**Goal:** Return the listing below word for word.

[start of Information supplied]

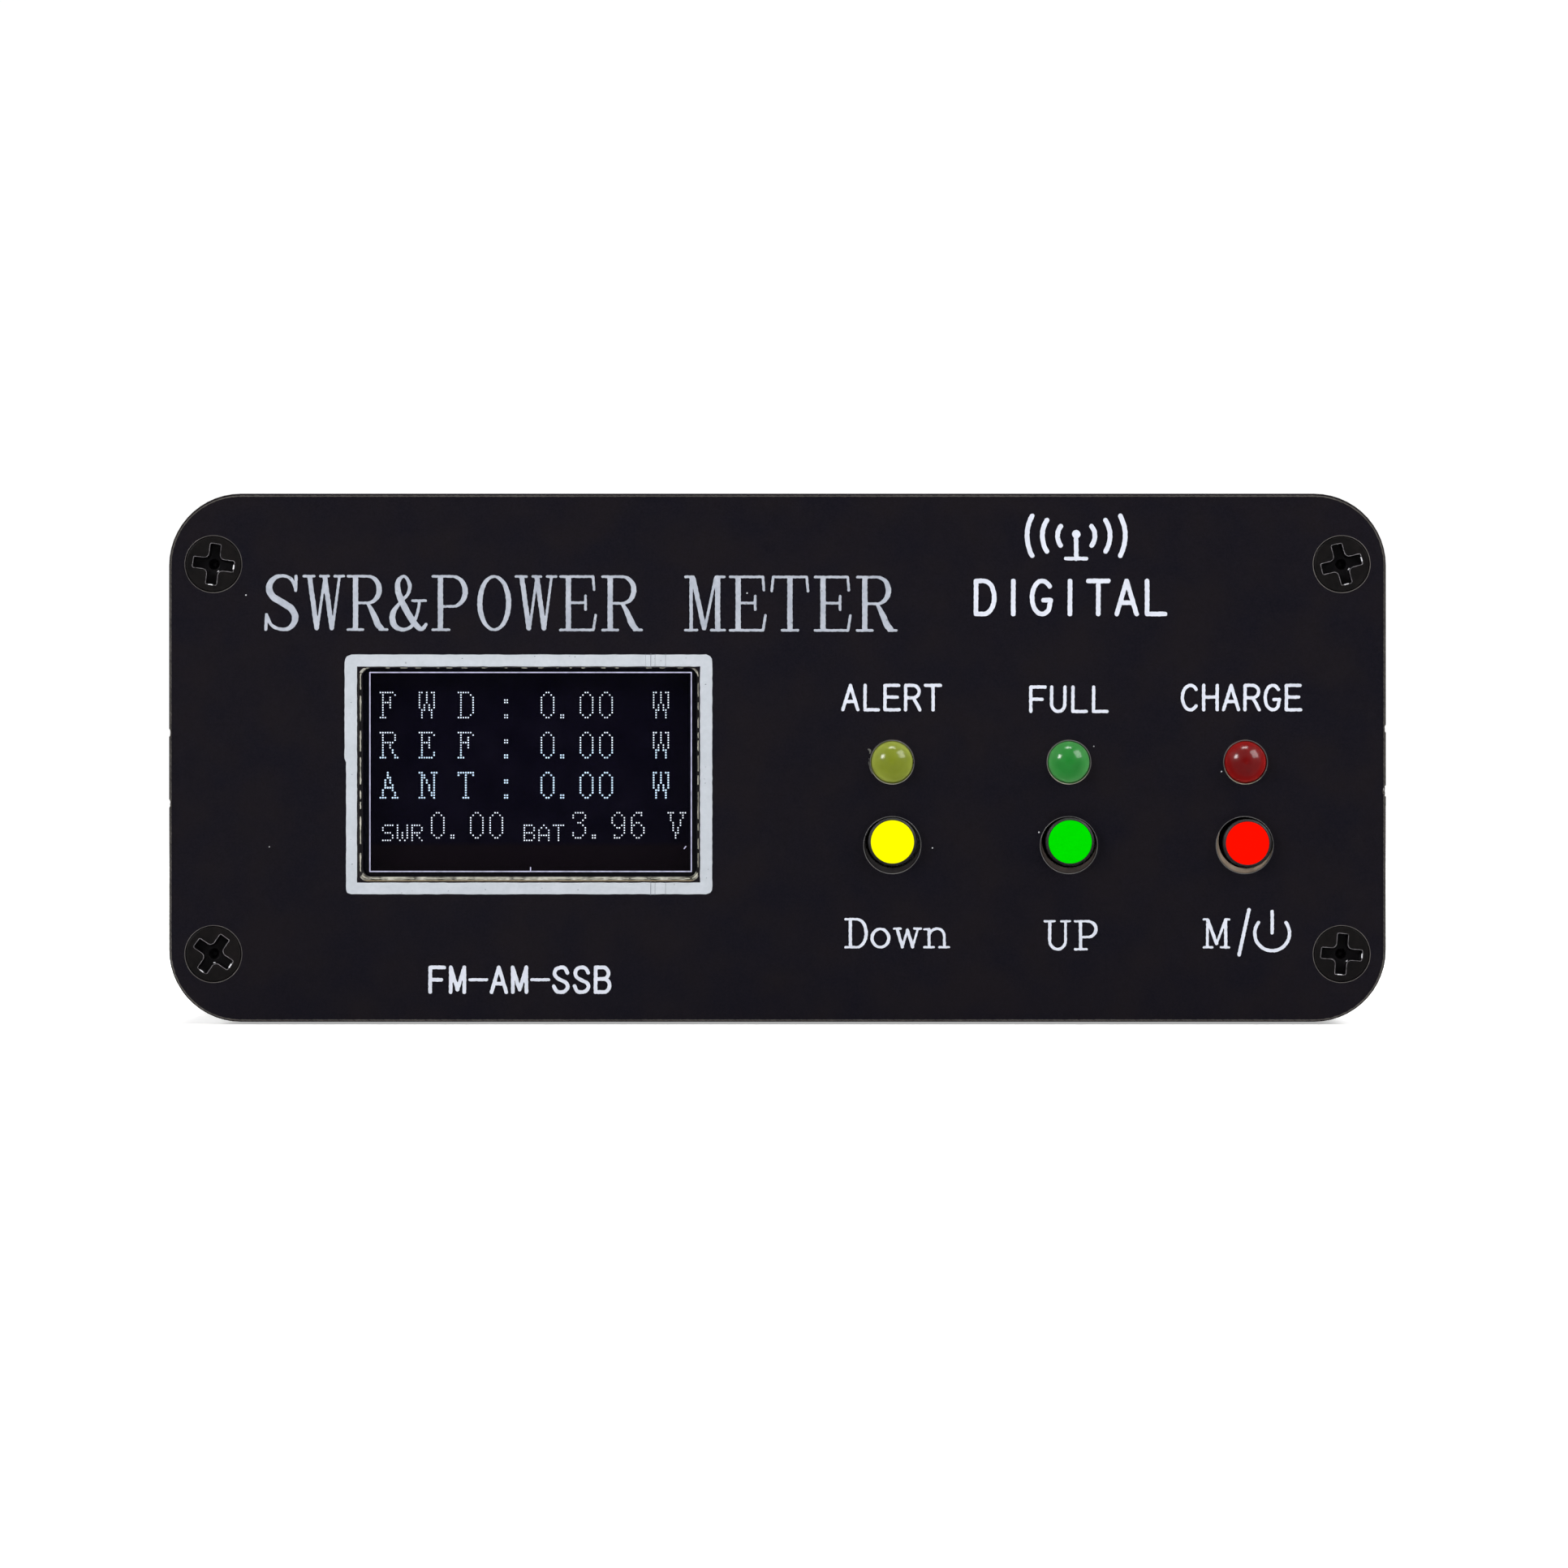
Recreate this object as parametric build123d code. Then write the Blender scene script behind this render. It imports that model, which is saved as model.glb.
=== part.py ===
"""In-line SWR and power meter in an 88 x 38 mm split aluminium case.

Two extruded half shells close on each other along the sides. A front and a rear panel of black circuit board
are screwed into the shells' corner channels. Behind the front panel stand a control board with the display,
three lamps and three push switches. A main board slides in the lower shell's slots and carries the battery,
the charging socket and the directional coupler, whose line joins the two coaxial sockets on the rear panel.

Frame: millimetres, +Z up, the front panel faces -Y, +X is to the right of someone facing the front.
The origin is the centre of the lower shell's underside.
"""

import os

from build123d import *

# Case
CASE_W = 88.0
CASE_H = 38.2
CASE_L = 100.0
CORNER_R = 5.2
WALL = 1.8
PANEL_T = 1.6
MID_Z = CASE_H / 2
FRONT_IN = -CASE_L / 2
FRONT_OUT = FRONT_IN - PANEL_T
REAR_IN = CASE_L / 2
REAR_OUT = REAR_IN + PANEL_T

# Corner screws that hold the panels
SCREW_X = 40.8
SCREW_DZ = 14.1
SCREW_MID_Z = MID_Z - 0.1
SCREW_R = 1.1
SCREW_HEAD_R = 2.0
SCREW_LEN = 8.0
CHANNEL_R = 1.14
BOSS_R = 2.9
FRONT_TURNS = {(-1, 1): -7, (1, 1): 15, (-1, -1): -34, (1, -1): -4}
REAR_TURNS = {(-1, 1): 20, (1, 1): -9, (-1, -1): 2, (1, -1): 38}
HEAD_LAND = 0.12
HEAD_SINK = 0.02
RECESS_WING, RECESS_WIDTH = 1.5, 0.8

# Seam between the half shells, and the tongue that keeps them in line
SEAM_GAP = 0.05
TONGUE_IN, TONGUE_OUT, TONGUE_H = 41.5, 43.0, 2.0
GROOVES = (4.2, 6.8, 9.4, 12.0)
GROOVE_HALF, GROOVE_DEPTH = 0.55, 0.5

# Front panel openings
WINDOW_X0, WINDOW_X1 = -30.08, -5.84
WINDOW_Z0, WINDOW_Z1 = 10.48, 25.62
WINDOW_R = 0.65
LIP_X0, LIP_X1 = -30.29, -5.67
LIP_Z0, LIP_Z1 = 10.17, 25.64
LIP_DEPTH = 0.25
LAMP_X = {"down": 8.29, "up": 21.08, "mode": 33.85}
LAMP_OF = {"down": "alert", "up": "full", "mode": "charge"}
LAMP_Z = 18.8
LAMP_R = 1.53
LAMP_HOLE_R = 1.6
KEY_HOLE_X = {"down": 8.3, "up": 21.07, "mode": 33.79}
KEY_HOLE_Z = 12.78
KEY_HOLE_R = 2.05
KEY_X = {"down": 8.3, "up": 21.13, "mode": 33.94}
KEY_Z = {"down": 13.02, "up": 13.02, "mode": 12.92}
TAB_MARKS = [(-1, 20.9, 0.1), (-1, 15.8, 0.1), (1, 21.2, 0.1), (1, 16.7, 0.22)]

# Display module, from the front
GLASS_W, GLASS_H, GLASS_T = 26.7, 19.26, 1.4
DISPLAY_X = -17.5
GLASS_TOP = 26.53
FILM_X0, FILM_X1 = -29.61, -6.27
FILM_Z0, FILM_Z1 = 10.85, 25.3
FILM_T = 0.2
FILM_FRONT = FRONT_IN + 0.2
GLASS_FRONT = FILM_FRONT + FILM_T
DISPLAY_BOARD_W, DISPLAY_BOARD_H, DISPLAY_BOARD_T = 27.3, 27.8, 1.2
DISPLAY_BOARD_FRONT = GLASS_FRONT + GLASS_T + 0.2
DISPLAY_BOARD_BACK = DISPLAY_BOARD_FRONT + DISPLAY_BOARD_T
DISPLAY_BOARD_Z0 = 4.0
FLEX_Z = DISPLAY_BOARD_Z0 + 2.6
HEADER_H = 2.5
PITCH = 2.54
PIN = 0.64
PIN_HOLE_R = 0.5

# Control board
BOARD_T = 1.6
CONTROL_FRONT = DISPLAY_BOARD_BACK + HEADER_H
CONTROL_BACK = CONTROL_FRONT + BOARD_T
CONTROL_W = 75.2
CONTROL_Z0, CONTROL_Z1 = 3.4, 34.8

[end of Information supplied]

**Finished answer:**
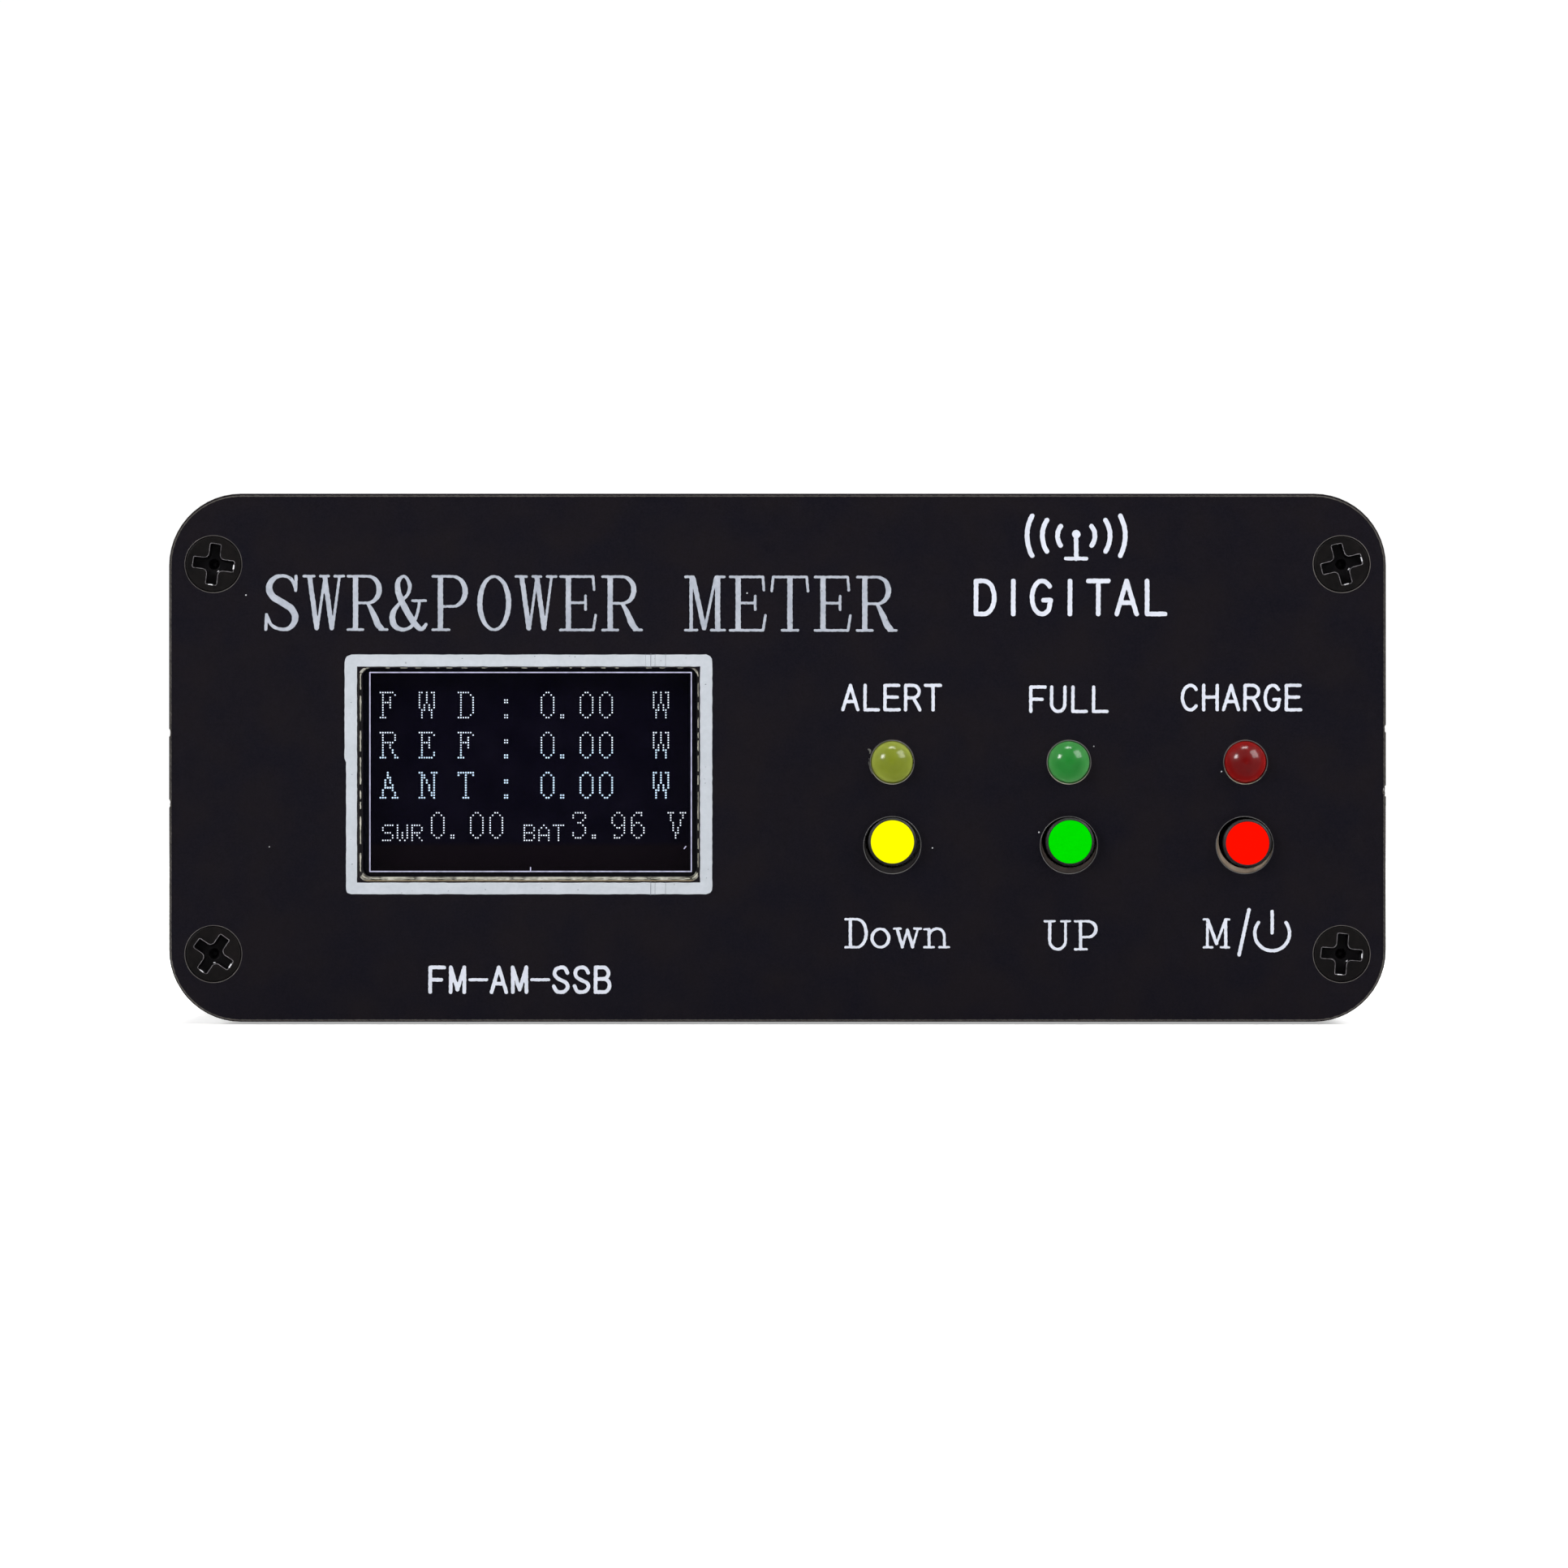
Recreate this object as parametric build123d code. Then write the Blender scene script behind this render. It imports that model, which is saved as model.glb.
=== part.py ===
"""In-line SWR and power meter in an 88 x 38 mm split aluminium case.

Two extruded half shells close on each other along the sides. A front and a rear panel of black circuit board
are screwed into the shells' corner channels. Behind the front panel stand a control board with the display,
three lamps and three push switches. A main board slides in the lower shell's slots and carries the battery,
the charging socket and the directional coupler, whose line joins the two coaxial sockets on the rear panel.

Frame: millimetres, +Z up, the front panel faces -Y, +X is to the right of someone facing the front.
The origin is the centre of the lower shell's underside.
"""

import os

from build123d import *

# Case
CASE_W = 88.0
CASE_H = 38.2
CASE_L = 100.0
CORNER_R = 5.2
WALL = 1.8
PANEL_T = 1.6
MID_Z = CASE_H / 2
FRONT_IN = -CASE_L / 2
FRONT_OUT = FRONT_IN - PANEL_T
REAR_IN = CASE_L / 2
REAR_OUT = REAR_IN + PANEL_T

# Corner screws that hold the panels
SCREW_X = 40.8
SCREW_DZ = 14.1
SCREW_MID_Z = MID_Z - 0.1
SCREW_R = 1.1
SCREW_HEAD_R = 2.0
SCREW_LEN = 8.0
CHANNEL_R = 1.14
BOSS_R = 2.9
FRONT_TURNS = {(-1, 1): -7, (1, 1): 15, (-1, -1): -34, (1, -1): -4}
REAR_TURNS = {(-1, 1): 20, (1, 1): -9, (-1, -1): 2, (1, -1): 38}
HEAD_LAND = 0.12
HEAD_SINK = 0.02
RECESS_WING, RECESS_WIDTH = 1.5, 0.8

# Seam between the half shells, and the tongue that keeps them in line
SEAM_GAP = 0.05
TONGUE_IN, TONGUE_OUT, TONGUE_H = 41.5, 43.0, 2.0
GROOVES = (4.2, 6.8, 9.4, 12.0)
GROOVE_HALF, GROOVE_DEPTH = 0.55, 0.5

# Front panel openings
WINDOW_X0, WINDOW_X1 = -30.08, -5.84
WINDOW_Z0, WINDOW_Z1 = 10.48, 25.62
WINDOW_R = 0.65
LIP_X0, LIP_X1 = -30.29, -5.67
LIP_Z0, LIP_Z1 = 10.17, 25.64
LIP_DEPTH = 0.25
LAMP_X = {"down": 8.29, "up": 21.08, "mode": 33.85}
LAMP_OF = {"down": "alert", "up": "full", "mode": "charge"}
LAMP_Z = 18.8
LAMP_R = 1.53
LAMP_HOLE_R = 1.6
KEY_HOLE_X = {"down": 8.3, "up": 21.07, "mode": 33.79}
KEY_HOLE_Z = 12.78
KEY_HOLE_R = 2.05
KEY_X = {"down": 8.3, "up": 21.13, "mode": 33.94}
KEY_Z = {"down": 13.02, "up": 13.02, "mode": 12.92}
TAB_MARKS = [(-1, 20.9, 0.1), (-1, 15.8, 0.1), (1, 21.2, 0.1), (1, 16.7, 0.22)]

# Display module, from the front
GLASS_W, GLASS_H, GLASS_T = 26.7, 19.26, 1.4
DISPLAY_X = -17.5
GLASS_TOP = 26.53
FILM_X0, FILM_X1 = -29.61, -6.27
FILM_Z0, FILM_Z1 = 10.85, 25.3
FILM_T = 0.2
FILM_FRONT = FRONT_IN + 0.2
GLASS_FRONT = FILM_FRONT + FILM_T
DISPLAY_BOARD_W, DISPLAY_BOARD_H, DISPLAY_BOARD_T = 27.3, 27.8, 1.2
DISPLAY_BOARD_FRONT = GLASS_FRONT + GLASS_T + 0.2
DISPLAY_BOARD_BACK = DISPLAY_BOARD_FRONT + DISPLAY_BOARD_T
DISPLAY_BOARD_Z0 = 4.0
FLEX_Z = DISPLAY_BOARD_Z0 + 2.6
HEADER_H = 2.5
PITCH = 2.54
PIN = 0.64
PIN_HOLE_R = 0.5

# Control board
BOARD_T = 1.6
CONTROL_FRONT = DISPLAY_BOARD_BACK + HEADER_H
CONTROL_BACK = CONTROL_FRONT + BOARD_T
CONTROL_W = 75.2
CONTROL_Z0, CONTROL_Z1 = 3.4, 34.8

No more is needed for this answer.